In the second book, they use (1)-(3) as well, but (4) is now stated as

4) ε is time-invariant

Now, my questions is: How can time-invariance of ε be the same as ε not having dispersion? Because if ε is constant in time, then Fourier-transforming it will give me a delta-function. So ε *will* depend on ω. What is wrong with my reasoning so far?

Thanks for any help.

Best,
Niles.

2. Dec 15, 2011

### Born2bwire

You do not need to assume these assumptions for Maxwell's equations (though it does greatly simplify the solving of the equations) so I don't think you need to assume that the two are the same. I would say that real \epsilon and dispersionless \epsilon are equivalent. The real and imaginary parts of the permittivity are related by a Hilbert transform called the Kramers-Kronig relation. If you have loss (imaginary part) this requires that the real part be frequency dependent (dispersion). So a dispersionless permittivity has to be lossless.

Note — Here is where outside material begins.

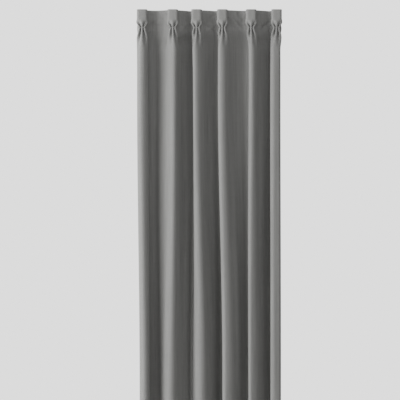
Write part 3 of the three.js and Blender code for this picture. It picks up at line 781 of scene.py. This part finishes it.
grey_rows = [
    stitch_row(TAPE_IN, TAPE_SEAM, even(-FACE_HALF), -1),
    stitch_row(TAPE_IN, TAPE_BOTTOM - STITCH_IN, even(-FACE_HALF), -1),
    stitch_row(TAPE_IN, TOP_ROLL + TOP_TURN - 2.5 * MM, even(2 * TOP_ROLL + FACE_HALF)),
    stitch_row(PAST_SIDE_HEM, DROP - HEM_DEPTH + STITCH_IN, even(2 * HEM_ROLL + FACE_HALF),
               pitch=2 * STITCH_PITCH),
]
side_rows = [hand_stitches(
    lambda d, side=side: side * FLAT_WIDTH + (1 - 2 * side) * (side_hem_width(d) - 2 * MM),
    FINE_TO, DROP - THICKENS_TO, lambda d: 2 * side_hem_roll(d) + FACE_HALF, HAND_PITCH)
    for side in (0, 1)]
face_stitches = sew("face_stitching", grey_rows, side_rows)
white_rows = [
    stitch_row(LINING_IN, TAPE_BOTTOM - STITCH_IN, even(TAPE_DEPTH + TAPE_THICKNESS / 2 + 0.1 * MM)),
    stitch_row(PAST_SIDE_HEM, DROP - LINING_ABOVE_HEM - LINING_HEM + STITCH_IN,
               lambda s, d: lining_depth(s, d) + 2 * LINING_ROLL + LINING_HALF),
]
lining_stitches = sew("lining_stitching", white_rows)

# %% [markdown]
# A drapery hook is one bent wire. Its round crook opens downwards behind and hangs in a ring or a
# carrier. Its pin stands up inside the back of the pleat, ground to a point. The path is made of
# straight runs and half circles, and the tube narrows over the last few millimetres.

# %% Hooks
WIRE_RADIUS = 0.8 * MM
CROOK_INSIDE = 3.5 * MM
CROOK_END = 8 * MM
HOOK_LEG = 42 * MM
PIN_LEG = 34 * MM
PIN_INTO_PLEAT = 5 * MM


def hook_path(x):
    """The wire's centre line: short leg, crook, long leg, low bend and pin, at the pleat's place."""
    crook = CROOK_INSIDE + WIRE_RADIUS
    pin_y = PLEAT_BASE_Y - PIN_INTO_PLEAT
    low_radius = (-crook - pin_y) / 2
    low_z = -CROOK_INSIDE - HOOK_LEG
    turn = np.linspace(0, np.pi, 25)
    pin = np.array([0.2, 0.4, 0.6, 0.8, 0.9, 0.95, 0.98, 1.0])
    end = -CROOK_INSIDE - CROOK_END
    y = np.concatenate([[crook] * 2, crook * np.cos(turn), [-crook] * 5,
                        -crook - low_radius + low_radius * np.cos(turn), [pin_y] * len(pin)])
    z = np.concatenate([[end, end + MM], -CROOK_INSIDE + crook * np.sin(turn),
                        np.linspace(-CROOK_INSIDE, low_z, 7)[1:-1],
                        low_z - low_radius * np.sin(turn), low_z + PIN_LEG * pin])
    return np.stack([np.full(len(y), x), y, z], axis=-1)


def hook_radii(count):
    radii = np.full(count, WIRE_RADIUS)
    radii[0], radii[-4:] = 0.72 * WIRE_RADIUS, WIRE_RADIUS * np.array([0.95, 0.7, 0.4, 0.08])
    return radii


hooks = []
for i, x in enumerate(pleat_x):
    path = hook_path(x)
    radii = hook_radii(len(path))
    hooks.append(make_threads(f"wire_hook_{i + 1}", path[None], radii, (1.0, 0, 0), 12))

# %% [markdown]
# A hand-sewn tack pinches each pleat at the lower edge of the heading. Its three strands of thread
# pass over the finger tips side by side and go into the cloth on the outer fingers.

# %% Pleat tacks
TACK_STRAND = 0.42 * MM
TACK_STANDS_OFF = FACE_HALF + TACK_STRAND
TACK_LEG = 7 * MM


def tack_path():
    """Half an oval in plan round the three tips: corners of the tips' radius, joined by a bar."""
    fan, tip = fan_angle(HEADING_HEIGHT), tip_radius(HEADING_HEIGHT)
    leg = (FINGER_CLOTH - np.pi * (tip + BASE_RADIUS)) / 2
    outer = (tip + BASE_RADIUS) * (1 + np.cos(fan)) + (leg + tip) * np.sin(fan)
    front = PLEAT_BASE_Y - (BASE_RADIUS + leg + tip) - TACK_STANDS_OFF
    corner = tip + TACK_STANDS_OFF
    turn = np.linspace(0, np.pi / 2, 9)
    right_x = np.concatenate([outer + corner * np.sin(turn), [outer + corner] * 3])
    legs = front + corner + TACK_LEG * np.array([0.4, 0.8, 1])
    right_y = np.concatenate([front + corner * (1 - np.cos(turn)), legs])
    x = np.concatenate([-right_x[::-1], np.linspace(-outer, outer, 9)[1:-1], right_x])
    y = np.concatenate([right_y[::-1], np.full(7, front), right_y])
    return x, y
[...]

But I guess you can say they are equivalent because if you had dispersion and you had the situation where you sent a wave of 1MHz and then say 25 MHz then you would see that the \epsilon must change according to the frequency at hand (of course since we are doing time limited pulses there will be a bandwidth of frequencies in fact). So if you took the Fourier Transform you would get two pulses that would be associated with the two frequencies that you used. So if the permittivity does not change in time, then it can't change in response to a changing frequency in the incident waves and thus if you would find that for all frequencies that the epsilon would be constant. I guess you have to think of the Fourier Transform being done with respect to the behavior of the epsilon in time with respect to the frequency of the waves.